***** PROVIDED ENTRIES *****
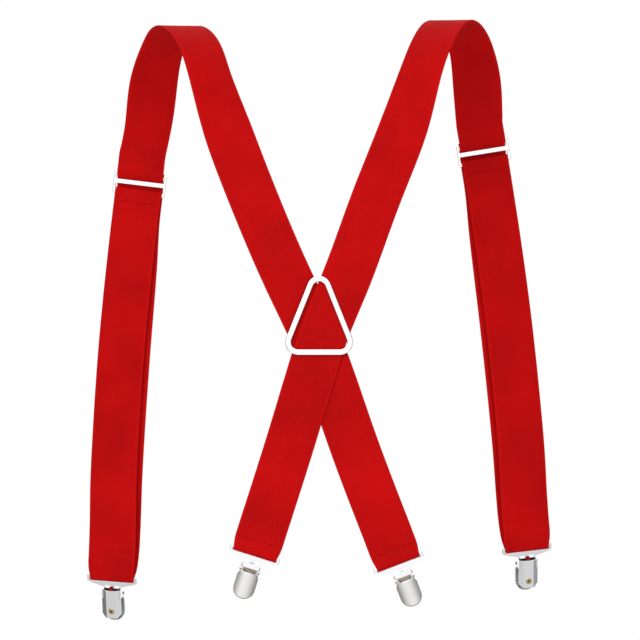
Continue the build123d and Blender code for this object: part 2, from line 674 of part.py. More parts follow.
clip_makers = {
    "strap_plate": make_strap_plate,
    "front_pad": make_front_pad,
    "pad_rivet": make_pad_rivet,
    "rear_jaw": make_rear_jaw,
    "rear_pad": make_rear_pad,
    "eyelet": make_eyelet,
    "lever_pin": make_pin,
    "lever": make_lever,
}


def clip_frames():
    """Each clip's frame, by name. The left strap ends on the right back clip, and the other way round."""
    frames = {}
    for side, other in (("left", "right"), ("right", "left")):
        front, back = front_frame(strap_routes[side]), back_frame(strap_routes[other])
        frames[f"{side}_front_clip"] = Plane(front.location * Rot(front_clip_pitch, 0, 0))
        frames[f"{side}_back_clip"] = Plane(back.location * Rot(back_clip_pitch, 0, 0))
    return frames


def make_clips():
    pieces = {name: make() for name, make in clip_makers.items()}
    for clip, frame in clip_frames().items():
        for name, piece in pieces.items():
            add(f"{clip}_{name}", frame.location * piece)


def main():
    for side in strap_routes:
        for node, solid in webbing_solids(strap_stations(side)).items():
            add(node, solid)
        make_adjuster(side)
    make_keeper()
    make_clips()
    os.makedirs("parts", exist_ok=True)
    for name, shape in parts.items():
        shape.label = name
        export_step(shape, f"parts/{name}.step")


main()
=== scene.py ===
import math

import bpy
import numpy as np
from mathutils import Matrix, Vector


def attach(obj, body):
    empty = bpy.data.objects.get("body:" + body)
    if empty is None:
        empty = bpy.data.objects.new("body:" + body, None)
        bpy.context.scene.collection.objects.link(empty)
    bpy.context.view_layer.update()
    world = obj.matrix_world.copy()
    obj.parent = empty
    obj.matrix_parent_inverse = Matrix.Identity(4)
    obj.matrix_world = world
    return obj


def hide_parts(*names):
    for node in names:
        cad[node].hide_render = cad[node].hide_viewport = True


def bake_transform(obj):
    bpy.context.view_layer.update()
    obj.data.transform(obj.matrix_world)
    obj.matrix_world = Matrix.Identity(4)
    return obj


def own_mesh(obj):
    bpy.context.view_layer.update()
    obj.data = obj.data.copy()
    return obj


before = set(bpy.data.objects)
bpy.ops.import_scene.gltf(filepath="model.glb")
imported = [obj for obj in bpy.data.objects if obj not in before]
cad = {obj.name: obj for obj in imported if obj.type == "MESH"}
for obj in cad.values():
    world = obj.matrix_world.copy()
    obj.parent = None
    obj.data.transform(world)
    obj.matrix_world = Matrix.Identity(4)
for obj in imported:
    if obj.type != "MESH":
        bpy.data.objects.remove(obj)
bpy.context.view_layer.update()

# ---- The two straps ------------------------------------------------------------------------------
# Each is one length of woven elastic, 35 mm wide and 1.3 mm thick, red all through. It starts at a sewn
# fold on a back clip, crosses its twin, goes over the shoulder and weaves through the adjuster, runs
# down and round the front clip's bar and back up, and ends in a fold sewn round the adjuster's bar.
mm = 0.001
strap_width, strap_thickness, layer_gap = 35.0, 1.3, 0.25
arch_depth, arch_height = 55.0, 72.0
crossing_offset = (strap_thickness + 0.3) / 2
front_yaw, crest_yaw = 15.0, -30.0
front_twist_height, back_twist_start, back_twist_end = 80.0, 25.0, 110.0
loop_bulge, outer_layer_bow = 4.6, 0.25
sewn_length, fold_narrowing = 14.0, 2.6
clip_bar_height, clip_bar_sheet, clip_bar_round, clip_bar_gap = 2.4, 0.9, 0.4, 0.2
adjuster_thickness, adjuster_pitch, adjuster_bar = 1.2, 7.2, 3.0
weave_offset = adjuster_thickness / 2 + 0.55 + strap_thickness / 2
sewn_offset = (strap_thickness + layer_gap) / 2
clip_fold_radius = (
    math.hypot(clip_bar_height / 2 - clip_bar_round, clip_bar_sheet / 2 - clip_bar_round)
    + clip_bar_round + clip_bar_gap + strap_thickness / 2
)
end_fold_radius = adjuster_thickness / 2 + 0.15 + strap_thickness / 2
outer_layer_offset = end_fold_radius + strap_thickness + layer_gap
bar_steps = 12              # straight steps in the webbing's half turn round a bar
curve_steps = 150           # stations on the smooth curve from the back clip to the adjuster
least_span = 12.0           # a route point nearer than this to the adjuster is left out
uv_gap = 2.0                # between the webbing's two faces in its UV map

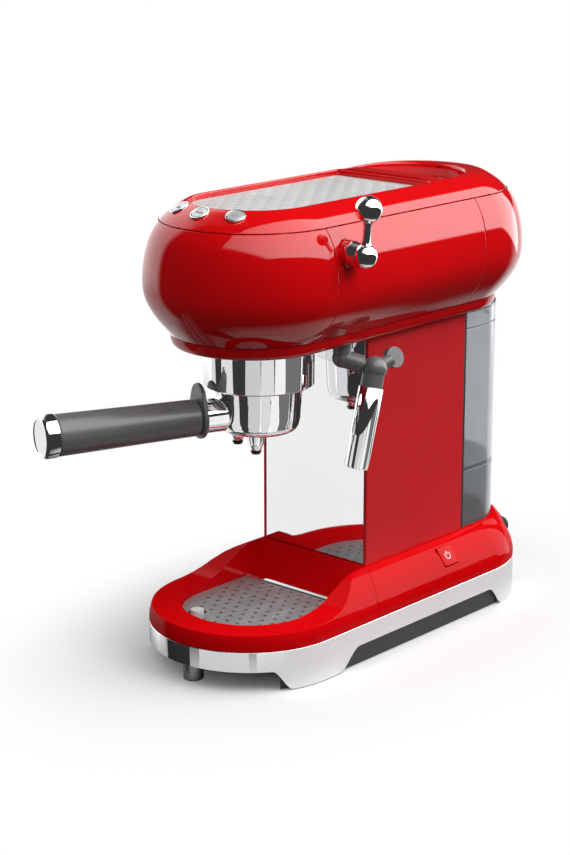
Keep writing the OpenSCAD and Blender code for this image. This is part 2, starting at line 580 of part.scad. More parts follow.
*****
■ WHAT THIS TASK INVOLVES
Take the line containing "make_keeper()" and the line containing "before = set(bpy.data.objects)". Write out both and all lines between, exactly, and nothing more.

■ SOLUTION TO THIS TASK
    make_keeper()
    make_clips()
    os.makedirs("parts", exist_ok=True)
    for name, shape in parts.items():
        shape.label = name
        export_step(shape, f"parts/{name}.step")


main()
=== scene.py ===
import math

import bpy
import numpy as np
from mathutils import Matrix, Vector


def attach(obj, body):
    empty = bpy.data.objects.get("body:" + body)
    if empty is None:
        empty = bpy.data.objects.new("body:" + body, None)
        bpy.context.scene.collection.objects.link(empty)
    bpy.context.view_layer.update()
    world = obj.matrix_world.copy()
    obj.parent = empty
    obj.matrix_parent_inverse = Matrix.Identity(4)
    obj.matrix_world = world
    return obj


def hide_parts(*names):
    for node in names:
        cad[node].hide_render = cad[node].hide_viewport = True


def bake_transform(obj):
    bpy.context.view_layer.update()
    obj.data.transform(obj.matrix_world)
    obj.matrix_world = Matrix.Identity(4)
    return obj


def own_mesh(obj):
    bpy.context.view_layer.update()
    obj.data = obj.data.copy()
    return obj


before = set(bpy.data.objects)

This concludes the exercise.